Question

A $3m$ long ladder weighing $20kg$ leans on a frictionless wall. Its feet rest on the floor $1m$ from the wall as shown in Fig. Find the reaction forces of the wall and the floor.

Answer 1

The ladder AB is $3$m long, its foot A is at distance AC$=1$m from the wall. From Pythagons theorem, $BC=2\sqrt{2}$m. The forces on the ladder are its weight $W$ acting at its centre of gravity $D$, reaction forces $F_1$ and $F_2$ of the wall and the floor respectively. Force $F_1$ is perpendicular to the wall, since the wall is frictionless.
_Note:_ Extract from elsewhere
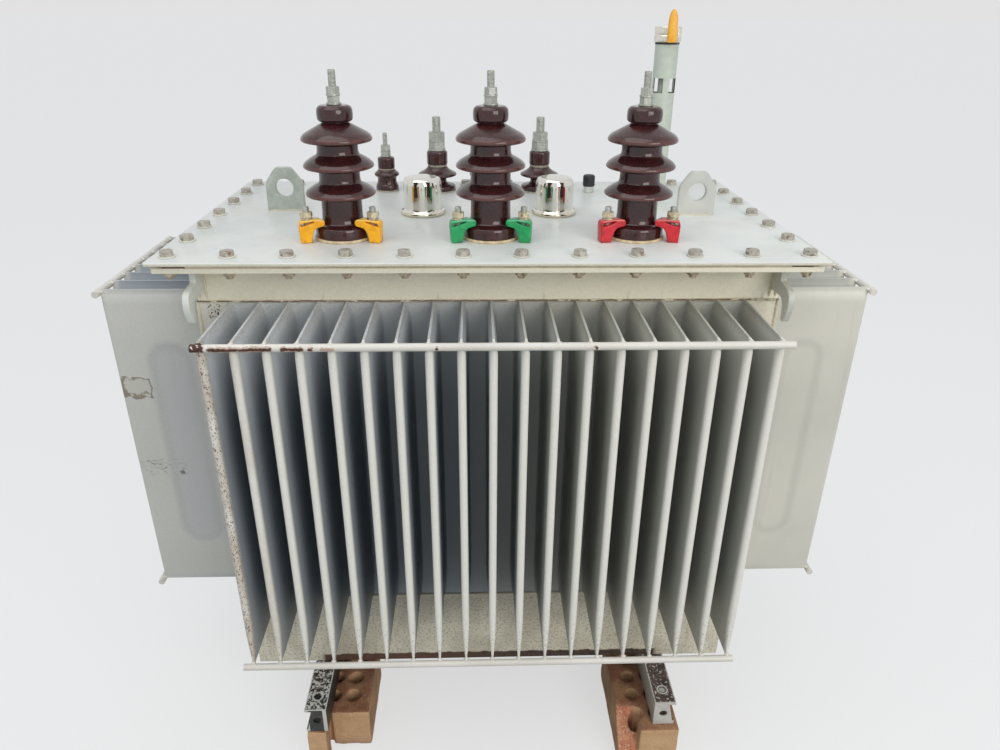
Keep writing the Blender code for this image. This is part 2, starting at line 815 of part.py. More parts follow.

Force $F_2$ is resolved into two components, the normal reaction N and the force of friction F. Note that F prevents the ladder from sliding away from the wall and is therefore directed toward the wall.
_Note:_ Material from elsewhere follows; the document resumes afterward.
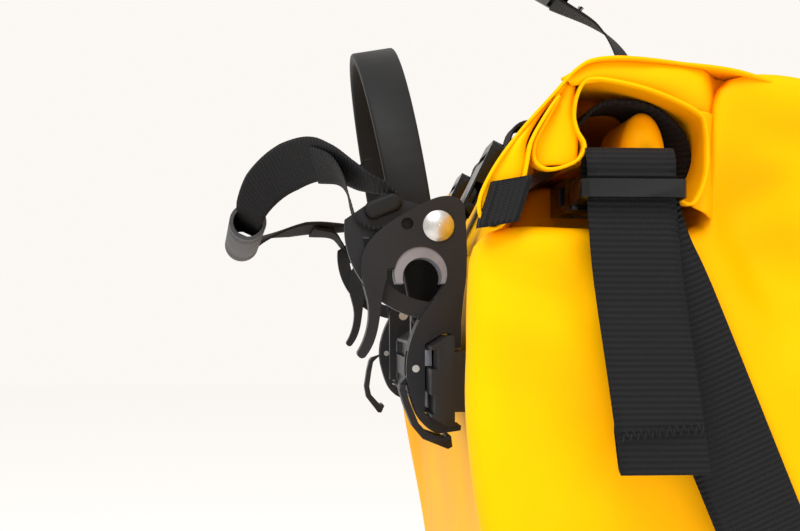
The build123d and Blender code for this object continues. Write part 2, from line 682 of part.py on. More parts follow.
KNOB_TOP = KNOB[1] + KNOB_T / 2 + 1.6
with BuildPart() as pull_strap_left:
    add(arched_band((-HOOK_X, KNOB[0] + 2, KNOB_TOP), GRIP_NEAR, 18.0))
    add(tongue(1.8, -12.0, 52.0))
with BuildPart() as pull_strap_right:
    add(arched_band((HOOK_X, KNOB[0] + 2, KNOB_TOP), tuple(grip_far), 10.0))
    add(tongue(-1.8, GRIP_LENGTH - 40.0, 52.0))
save(pull_strap_left.part, "pull_strap_left")
save(pull_strap_right.part, "pull_strap_right")


# --- side-release buckle, made in its own frame --------------------------------------------------
BUCKLE_CHEEK = 2.5
SOCKET_WALL = 2.0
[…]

For translational equilibrium, taking the forces in the vertical direction,
$N-W=0$ $\left(i\right)$
Taking the forces in the horizontal direction,
$F-F_1=0$ $\left(ii\right)$
For rotational equilibrium, taking the moments of the forces about A,
$2\sqrt{2}{F}_1-\left(1/2\right)W=0$ $\left(iii\right)$
Now $W=20g=20\times 9.8N=196.0N$
From $\left(i\right)N=196.0$
From $\left(iii\right)F_1=W/4\sqrt{2}=196.0/4\sqrt{2}=34.6N$
From $\left(ii\right)F=F_1=34.6N$
$F_2=\sqrt{F^2+N^2}=199.0N$
The force $F_2$ makes an angle $\alpha$ with the horizontal,
$\tan \alpha =N/F=4\sqrt{2},\alpha ={\tan }^{-1}\left(4\sqrt{2}\right)={80}^o$